If a child sits down on that open door, and the dishwasher flops on them..

The manufacturer can't be held liable for improper installation.

The blocks in the back or other added weight could add to the injuries.

The tall wheels could add to the tip over factor.



I was in a house recently where the owner was upset beyond belief. The countertop installer had not anchored the tops to the cabinets. When he opened the dishwasher and rolled out the tray.. The countertop slid forward, the dishwasher tipped forward and what a mess.
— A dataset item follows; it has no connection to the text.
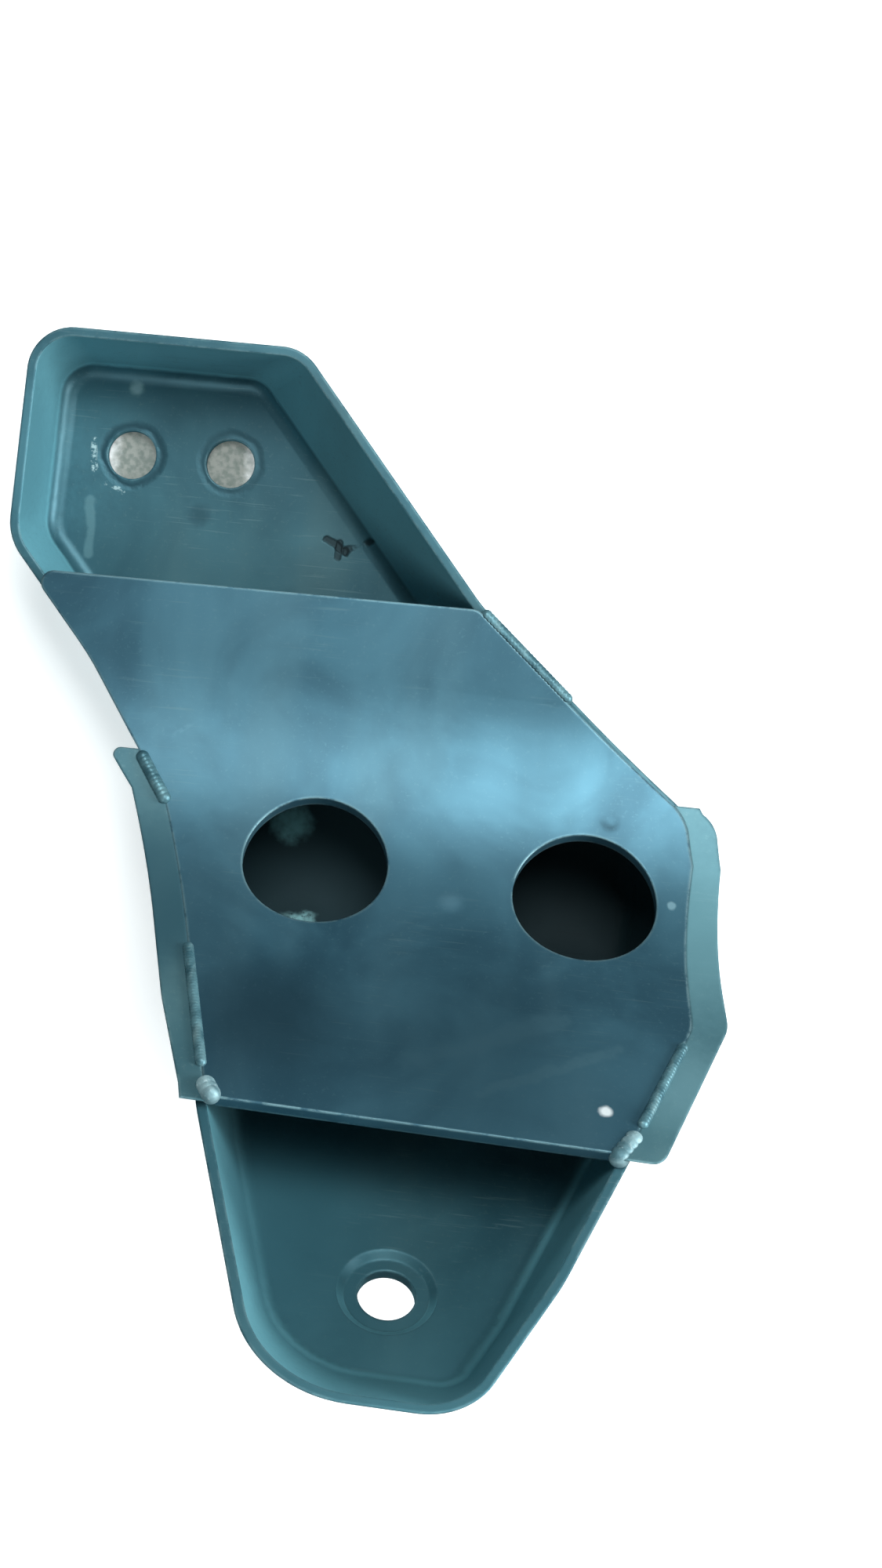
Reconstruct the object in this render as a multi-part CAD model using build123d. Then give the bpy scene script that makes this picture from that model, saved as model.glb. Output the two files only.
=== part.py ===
from build123d import *
from math import atan2, cos, hypot, pi, radians, sin, tan
import os

# Frame: Z up out of the open side of the tray, X along the line through the two upper bolt holes,
# Y towards the upper end. Origin midway between those holes on the outer seating face. Millimetres.

# sheet thicknesses
traySheet = 1.6
plateSheet = 2.0
saddleSheet = 2.0

# overall shape
bendAngle = 50.0        # the lower arm rises this much out of the upper arm's plane
bendSkew = 2.7          # bend line turned clockwise from X
bendY = -74.1           # where the sharp floor bend line crosses X = 0
trayDepth = 20.0        # inner floor to rim
tipDepth = 16.5         # the rim drops to this at the round tip
rimRadius = 60.0        # bend radius of the rim, and of the plate's underside

# upper arm outline, outer faces, at rim level
topY = 18.6
topLeftX = -25.6
topRightX = 22.6
shoulderX = 58.3        # the right wall turns slightly here
shoulderY = -24.0
hipX = 97.0             # the right wall turns down the bend here
hipY = -57.8
heelX = -26.4           # the left wall turns in here
heelY = -19.4
neckX = -9.4            # the left wall bows in between heel and bend
neckY = -39.6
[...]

Under the counter dishwashers MUST be installed according to the manufacturer's instructions.



There are portable dishwashers available, but their design is different.


----------



## Snoonyb (Oct 28, 2006)

Interesting, "for occasional use in my basement."

Would that be for the "occasions" when you are banished to the basement, but allowed one luxury (because dishpan hands are beneath your dignity)?

You'll need quick disconnects in two locations.
You did not indicate whether or not you're basement was on the sames level as you're kitchen, so ASSuming it is not, a couple of bungee cords and a hand truck will transport the appliance to another location where it can be place comfortably and securely under another counter-top and connected at the second set of quick disconnects.


----------



## inspectorD (Oct 29, 2006)

The tipping hazard is legitimate. If you want the portable dishwasher....buy one.
The other one you should donate to someone who needs...well there really is no urgency..or could use one.
Donate to a charity and get some tax relief.


----------



## larchambeau (Nov 22, 2006)

Thanks, guys.

I forgot to bookmark the forum and had trouble finding it again.

My basement use is for large family get-togethers, where we don't have enough room upstairs.  So those don't happen all that often.

There is no counter to place this under, so I have to use it as a stand-alone unit, and hook it to my laundry tub, till I build a sink cabinet. When not in use, it would be rolled into a storage closet.

I like the idea of a furniture dolly.  I built one a while back, but, of course, it's the wrong size. I could build another, and then build a cabinet around it.  I'd still need to insure there is enough counterweight in the back.

Then again, maybe the cost is beginning to approximate the cost of buying a portable.  I'll have to check.  Maybe I'll call around and see if some store has a scratched model in house somewhere. That would work and save me the construction agravation.

Thanks for the responses,

Larry


----------



## Daryl (Nov 22, 2006)

How about a laundry basket to carry the dishes upstairsto the dishwasher? Real cheap, easy to transport...............


----------